J'ai commencé à jouer pour le Maroc en mai 2015. La fédération recherchait des joueurs pour remonter une équipe de rugby à sept et le manager m'a contacté pour un tournoi au Togo, alors pré-qualificatif aux Jeux olympiques au Brésil. On a fait des stages à Marcoussis, des tournois en Afrique du Sud, à Honk-Kong, en Égypte, en Algérie, au Zimbabwe, en Espagne... J'ai beaucoup voyagé, engrangé de l'expérience et joué avec de très bons gars, donc je ne regrette pas du tout. Je compte aussi une dizaine de sélections à quinze, contre une cinquantaine à sept. La sélection c'est de supers souvenirs. À quinze, on a notamment gagné la Coupe d'Afrique C puis la B. À sept, je garde en mémoire le stade de 40 000 places à Honk-Kong ou les repas non loin de Sonny Bill Williams (rires).

La fin à l'ASM

Avant de partir au Zimbabwe avec la sélection, Soheyl Jaoudat a conclu son aventure avec Clermont sur un titre de champion de France Espoirs.

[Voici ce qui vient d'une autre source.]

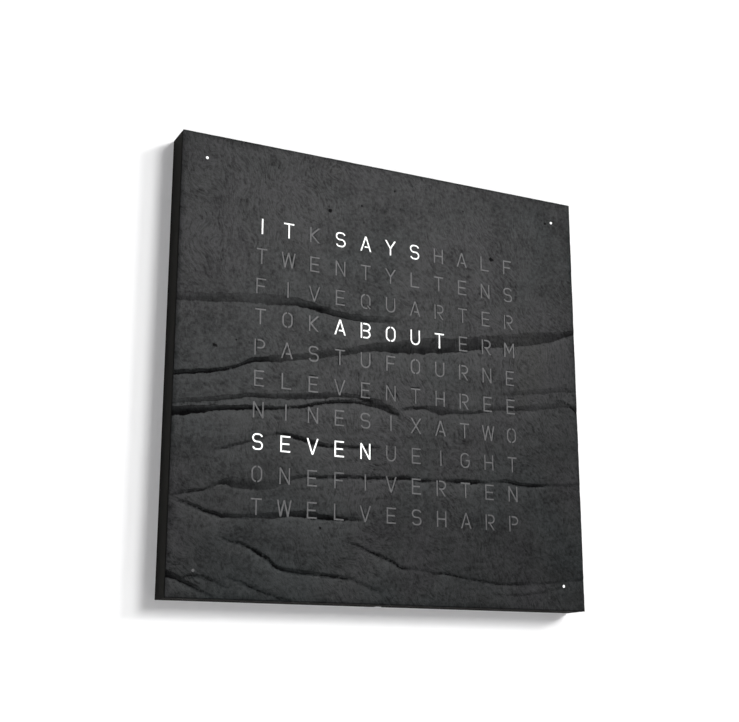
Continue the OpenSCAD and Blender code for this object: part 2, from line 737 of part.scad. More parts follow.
module hanger_rivets() {
    color("gainsboro")
        for (s = [-1, 1], z = [-1, 1]) {
            rod(s * keyhole_spacing / 2, hanger_z + z * rivet_z, 0, screw_d, back_t);
            rod(s * keyhole_spacing / 2, hanger_z + z * rivet_z, back_t, screw_head_d,
                rivet_head_t);
        }
}

module magnets() {
    color("lightsteelblue") {
        for (s = [-1, 1], t = [-1, 1]) {
            rod(s * magnet_x, t * (face_h / 2 - rail_mid), rail_depth - magnet_t, magnet_d,
                magnet_t);
            rod(s * (face_w / 2 - rail_mid), t * magnet_z, rail_depth - magnet_t, magnet_d,
                magnet_t);
        }
    }
}

// ---- Light grid ----

module light_grid() {
    color("white") {
        slab(board_front, well_d) difference() {
            plate(grid_w, grid_h);
            for (r = [0:rows - 1], c = [0:columns - 1])
                translate([column_x(c), row_z(r)])
                    plate(column_pitch - grid_wall, row_pitch - grid_wall);
        }
        for (e = EARS) difference() {
            block(e.x, e.y, e[2] ? ear_w : ear_l, e[2] ? ear_l : ear_w, board_front, ear_t);
            rod(e.x, e.y, board_front - 1, screw_hole_d, ear_t + 2);
        }
    }
}

module led_board() {
    color("darkgreen")
        slab(board_at, board_t) difference() {
            plate(led_board_w, led_board_h);
            for (e = EARS) translate([e.x, e.y]) circle(d = screw_hole_d);
        }
}

module led(x, z) {
    block(x, z, led_w, led_w, board_front, 0.75 * led_h);
    rod(x, z, board_front + 0.75 * led_h, 0.8 * led_w, 0.25 * led_h);
}

module leds() {
    color("lightyellow")
        for (r = [0:rows - 1], c = [0:columns - 1]) led(column_x(c), row_z(r));
}

module led_driver_chips() {
    color("black")
        for (r = [0:rows - 1])
            block(0, row_z(r), DRIVER_CHIP.x, DRIVER_CHIP.y, board_at - DRIVER_CHIP.z,
                DRIVER_CHIP.z);
}

module grid_posts() {
    color("ivory")
        for (e = EARS) difference() {
            rod(e.x, e.y, back_t, post_d, post_h);
            rod(e.x, e.y, board_at - screw_depth, screw_hole_d, screw_depth + 1);
        }
}

// A pan-head screw that comes from the viewer's side, with its head seated at depth d.
module pan_screw(x, z, d, l) {
    rod(x, z, d - l, screw_d, l);
    rod(x, z, d, screw_head_d, screw_head_h);
}

module grid_screws() {
    color("silver")
        for (e = EARS)
            pan_screw(e.x, e.y, board_front + ear_t, ear_t + board_t + screw_depth - 0.5);
}

module corner_tubes() {
    color("white")
        at_corners(dot_x, dot_z) difference() {
            rod(0, 0, board_front, tube_d, well_d);
            rod(0, 0, board_front - 1, tube_d - 2 * tube_wall, well_d + 2);
        }
}

module corner_boards() {
    color("darkgreen")
        for (c = CORNERS)
            block(c.x * dot_x, c.y * dot_z, corner_board_w, corner_board_w, board_at, board_t);
}

module corner_leds() {
    color("lightyellow")
        for (c = CORNERS) led(c.x * dot_x, c.y * dot_z);
}

// Flat jumpers from the LED board's corners to the corner boards.
module corner_jumpers() {
    from = [led_board_w / 2 - 5, led_board_h / 2 - 5];
    to = [dot_x - corner_board_w / 2 + 3, dot_z - corner_board_w / 2 + 3];
    color("chocolate")
        slab(board_front, jumper_t)
            for (c = CORNERS)
                polygon(band([[c.x * from.x, c.y * from.y], [c.x * to.x, c.y * to.y]], jumper_w));
}

// ---- Control board ----

module control_board() {
    color("darkgreen")
        slab(control_at, board_t) difference() {
            translate([control_x, control_z]) plate(control_w, control_h);
            for (p = CONTROL_HOLES) translate(p) circle(d = screw_hole_d);
        }
}

module control_standoffs() {
    color("goldenrod")
        for (p = CONTROL_HOLES) difference() {
            rod(p.x, p.y, back_t, post_d - 1, standoff_h);
            rod(p.x, p.y, back_t + 1, screw_hole_d, standoff_h);
        }
}

module control_screws() {
    color("silver")
        for (p = CONTROL_HOLES) pan_screw(p.x, p.y, control_front, board_t + standoff_h - 1.5);
}

module microcontroller() {
    color("black")
        block(microcontroller_x, control_z - 4, MICROCONTROLLER.x, MICROCONTROLLER.y,
            control_front, MICROCONTROLLER.z);
}

module clock_chip() {
    color("black")
        block(clock_chip_x, control_z + 10, CLOCK_CHIP.x, CLOCK_CHIP.y, control_front,
            CLOCK_CHIP.z);
}

module crystal() {
    color("silver")
        rod(crystal_x, control_z + 10, control_front, crystal_d, crystal_h);
}

module cell_holder() {
    color("black")
        difference() {
            block(cell_x, control_z, holder_w, holder_w, control_front, holder_t);
            rod(cell_x, control_z, control_front + holder_floor, cell_d + 0.6, holder_t);
            block(cell_x, control_z + holder_w / 2, holder_w / 2, holder_w / 2,
                control_front + holder_floor, holder_t);
        }
}

module coin_cell() {
    color("silver") rod(cell_x, control_z, control_front + holder_floor, cell_d, cell_t);
}

module ribbon_connectors() {
    color("dimgray") {
        block(link_x, link_low, connector_w, connector_l, control_front, connector_h);
        block(link_x, link_high, connector_w, connector_l, board_front, connector_h);
    }
}

// The ribbon lies on both connectors and steps up between them.
module ribbon_cable() {
    low = control_front + connector_h + ribbon_t / 2;
    high = board_front + connector_h + ribbon_t / 2;
    color("lightgray")
        translate([link_x - connector_w / 2 + 1, 0, 0]) rotate([90, 0, 90])
            linear_extrude(connector_w - 2)
                polygon(band([[-low, link_low - connector_l / 2], [-low, link_low + connector_l / 2],
                    [-high, link_high - connector_l / 2], [-high, link_high + connector_l / 2]],
                    ribbon_t));
}

// ---- Radio time antenna ----

module antenna_rod() {
    color("dimgray") side_rod(antenna_x - rod_l / 2, antenna_axis, antenna_z, rod_d, rod_l);
}

module antenna_coil() {
    color("peru")
        difference() {
            side_rod(antenna_x - rod_l / 6, antenna_axis, antenna_z, coil_d, rod_l / 3);
            side_rod(antenna_x - rod_l / 2, antenna_axis, antenna_z, rod_d + 2 * hole_gap, rod_l);
        }
}

module antenna_holders() {
    color("ivory")
        for (s = [-1, 1]) difference() {
            block(antenna_x + s * (rod_l / 2 - 6), antenna_z, saddle_w, rod_d + 5, back_t,
                antenna_axis - back_t + 1);
            side_rod(antenna_x - rod_l, antenna_axis, antenna_z, rod_d + 2 * hole_gap, 2 * rod_l);
        }
}

// ---- Power ----

module cable_well() {
    color([0.16, 0.16, 0.17])
        difference() {
            block(0, strip_bottom + (well_h + well_wall) / 2, well_outer_w, well_h + well_wall, 0,
                well_depth + well_wall);
            block(0, strip_bottom + well_h / 2 - 1, well_w, well_h + 2, -1, well_depth + 1);
            translate([0, -socket_axis, well_top - 1])
                cylinder(d = socket_d + 2 * hole_gap, h = well_wall + 2);
        }
}

module power_socket() {
    color([0.1, 0.1, 0.1])
        translate([0, -socket_axis, well_top]) difference() {
            union() {
                translate([0, 0, -flange_t]) cylinder(d = socket_d + 2 * flange_edge, h = flange_t);
                cylinder(d = socket_d, h = socket_l);
            }
            difference() {
                translate([0, 0, -flange_t - 1]) cylinder(d = socket_bore_d, h = socket_l);
                translate([0, 0, -flange_t]) cylinder(d = socket_pin_d, h = socket_l + 1);
            }
        }
}

// The lead starts on the socket's end, passes over the edge of the control board and lies on it.
module power_lead() {
    start = well_top + socket_l;
    run = start + lead_w / 2 + 1;
    color("darkred")
        slab(control_front, ribbon_t)
            polygon(band([[0, start], [0, run], [lead_x, run],
                [lead_x, control_z + control_h / 2 - 8]], lead_w));
}

// ---- Buttons ----

function button_z(i) = -button_drop + (1 - i) * button_pitch;

module button_board() {
    color("darkgreen")
        difference() {
            translate([switch_base - board_t, -button_at - button_board_w / 2,
                button_board_z - button_board_h / 2])
                cube([board_t, button_board_w, button_board_h]);
            for (z = [-1, 1])
                side_rod(switch_base - board_t - 1, button_at, button_board_z + z * spacer_z,
                    screw_hole_d, board_t + 2);
        }
}

module button_spacers() {
    color("ivory")
        for (z = [-1, 1]) difference() {
            side_rod(switch_base, button_at, button_board_z + z * spacer_z, spacer_d,
                rail_inside - switch_base);
            side_rod(switch_base - 1, button_at, button_board_z + z * spacer_z,
                screw_hole_d, rail_t);
        }
}

module button_screws() {
    color("silver")
        for (z = [-1, 1]) {
            side_rod(switch_base - board_t, button_at, button_board_z + z * spacer_z,
                screw_d - 2 * hole_gap, rail_inside - switch_base + board_t + rail_t / 3);
            side_rod(switch_base - board_t - screw_head_h, button_at,
                button_board_z + z * spacer_z, screw_head_d, screw_head_h);
        }
}

module switch_bodies() {
    color("dimgray")
        for (i = [0:buttons - 1]) difference() {
            translate([switch_base, -button_at - switch_w / 2, button_z(i) - switch_w / 2])
                cube([switch_h, switch_w, switch_w]);
            side_rod(switch_base + 1, button_at, button_z(i), plunger_d + 2 * button_gap, switch_h);
        }
}

module button(i) {
    color([0.1, 0.1, 0.1])
        union() {
            side_rod(flange_back, button_at, button_z(i), flange_d, button_flange_t);
            side_rod(flange_back, button_at, button_z(i), button_d,
                face_w / 2 - button_sunk - flange_back);
        }
}

module plunger(i) {
    color("gainsboro")
        side_rod(flange_back - plunger_l, button_at, button_z(i), plunger_d, plunger_l);
}

module hour_button() { button(0); }
module minute_button() { button(1); }
module mode_button() { button(2); }
module hour_plunger() { plunger(0); }
module minute_plunger() { plunger(1); }
module mode_plunger() { plunger(2); }

module light_sensor() {
    color("black")
        translate([switch_base, -button_at - LIGHT_SENSOR.x / 2, sensor_z - LIGHT_SENSOR.y / 2])
            cube([LIGHT_SENSOR.z, LIGHT_SENSOR.x, LIGHT_SENSOR.y]);
}

module sensor_window() {
    color([0.2, 0.18, 0.18])
        side_rod(window_end, button_at, sensor_z, sensor_d, face_w / 2 - button_sunk - window_end);
}

// The lead lies on the control board, passes beside the LED board and ends on the button board.
module button_lead() {
    turn = led_board_w / 2 + 4;
    end_z = button_board_z - spacer_z + spacer_d + 4;
    color("lightgray")
        slab(control_front, ribbon_t)
            polygon(band([[control_x + control_w / 2 - 5, control_z], [turn, control_z],
                [turn, end_z], [switch_base - board_t, end_z]], button_lead_w));
}

slate_face();
carrier_plate();
lit_letters();
unlit_letters();
lit_dots();
unlit_dot();
diffuser_sheet();
locating_pins();
top_rail();
bottom_rail();
left_rail();
right_rail();
corner_blocks();
back_panel();
panel_screws();
hanger_plates();
hanger_rivets();
magnets();
light_grid();
led_board();
leds();
led_driver_chips();
grid_posts();
grid_screws();
corner_tubes();
corner_boards();
corner_leds();
corner_jumpers();
control_board();
control_standoffs();
control_screws();
microcontroller();
clock_chip();
crystal();
cell_holder();
coin_cell();
ribbon_connectors();
ribbon_cable();
antenna_rod();
antenna_coil();
antenna_holders();
cable_well();
power_socket();
power_lead();
button_board();
button_spacers();
button_screws();
switch_bodies();
light_sensor();
sensor_window();
button_lead();
hour_button();
minute_button();
mode_button();
hour_plunger();
minute_plunger();
mode_plunger();
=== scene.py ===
"""Looks for the word clock.

A cleft slate face with lit letters hangs on a matt black case, close to a white wall. The
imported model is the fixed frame; this script gives it materials, replaces the pieces that need
finer forms, and sets up the wall, the lamps and the camera.
"""

import json
import logging
import math
from dataclasses import dataclass, field
from enum import Enum
from typing import Any, Optional, Sequence, Union

import bmesh
import bpy
from mathutils import Matrix, Vector, noise


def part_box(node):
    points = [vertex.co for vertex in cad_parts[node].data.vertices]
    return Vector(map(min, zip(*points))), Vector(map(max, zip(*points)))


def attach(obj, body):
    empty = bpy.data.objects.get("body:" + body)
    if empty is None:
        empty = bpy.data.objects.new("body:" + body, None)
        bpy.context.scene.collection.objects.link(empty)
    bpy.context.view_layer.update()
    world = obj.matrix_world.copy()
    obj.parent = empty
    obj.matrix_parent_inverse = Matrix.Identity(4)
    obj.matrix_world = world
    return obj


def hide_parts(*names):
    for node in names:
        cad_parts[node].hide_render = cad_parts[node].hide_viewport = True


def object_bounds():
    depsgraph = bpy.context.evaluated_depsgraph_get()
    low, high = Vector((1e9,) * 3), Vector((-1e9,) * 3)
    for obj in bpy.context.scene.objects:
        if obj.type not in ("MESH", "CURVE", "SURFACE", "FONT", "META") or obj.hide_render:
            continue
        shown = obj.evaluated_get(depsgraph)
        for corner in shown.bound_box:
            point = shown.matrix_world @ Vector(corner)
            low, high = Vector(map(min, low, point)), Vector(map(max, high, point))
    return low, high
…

J'ai commencé à l'ASM très tôt, j'y ai joué pendant dix ans au total. Sur la génération espoir, c'était moi l'un des plus anciens au club. Je savais en commençant la saison passée que ça serait la dernière au club, comme beaucoup de joueurs de la génération 96 d'ailleurs. J'ai profité au maximum du nouveau centre de formation, des copains. L'aventure s'est terminée sur un titre, difficile d'espérer mieux. Il n'y a aucune amertume, on a vécu une fin rêvée.

Se relever après la blessure

Je me suis fait opérer le 27 juin et j'ai eu un rendez-vous avec la chirurgienne le 20 juillet. C'était du repos pendant trois semaines puis elle m'a dit que je pouvais reprendre la musculation et la course. L'ASM m'a d'ailleurs gentiment laissé m'entraîner dans les installations du club. Après une telle blessure, il n'y a pas grand chose à faire, ce n'est pas comme une déchirure. Peut-être juste s'entraîner à lever le sourcil (rires). Je savais déjà que je ne jouerais pas au rugby toute ma vie et j'avais décidé d'assurer mes arrières avec un master en Communication. Pendant le premier mois et demi, je n'ai pas trop pensé à la blessure et mi-août, ça m'est tombé dessus. J'étais notamment en pourparlers avec un club de Fédérale 1 qui m'a fait comprendre que ça ne se ferait pas. Donc je suis parti en vacances, je me suis tourné vers mes bases, ce qui est important pour moi. Ça m'a permis de me ressourcer. Sur le plan rugby, j'ai eu plusieurs contacts en Fédérale 1 et j'ai visité des clubs mais je n'ai signé nulle part. J'ai fini par envoyer mon CV en ligue pro américaine après avoir appris que le demi d'ouverture Timothée Guillemin y était depuis trois ans, je n'avais rien à perdre.

Le rêve américain

Le 11 septembre, j'ai reçu une réponse d'Alain Hyardet, le coach d'Austin (ancien international français, ensuite passé par Perpignan, Béziers et Clermont en tant qu'entraîneur). Il a discuté avec Fabien Bertrank qui m'a entraîné en Cadets. Je lui ai envoyé un CV vidéo et quand il est reparti à Austin, il a proposé mon profil à ses dirigeants. L'affaire s'est avérée concluante. Quand tu signes là-bas, tu signes un contrat de huit mois avec la ligue, renouvelable tous les ans. C'est d'ailleurs la ligue qui rémunère le joueur et il y a un salary cap à respecter.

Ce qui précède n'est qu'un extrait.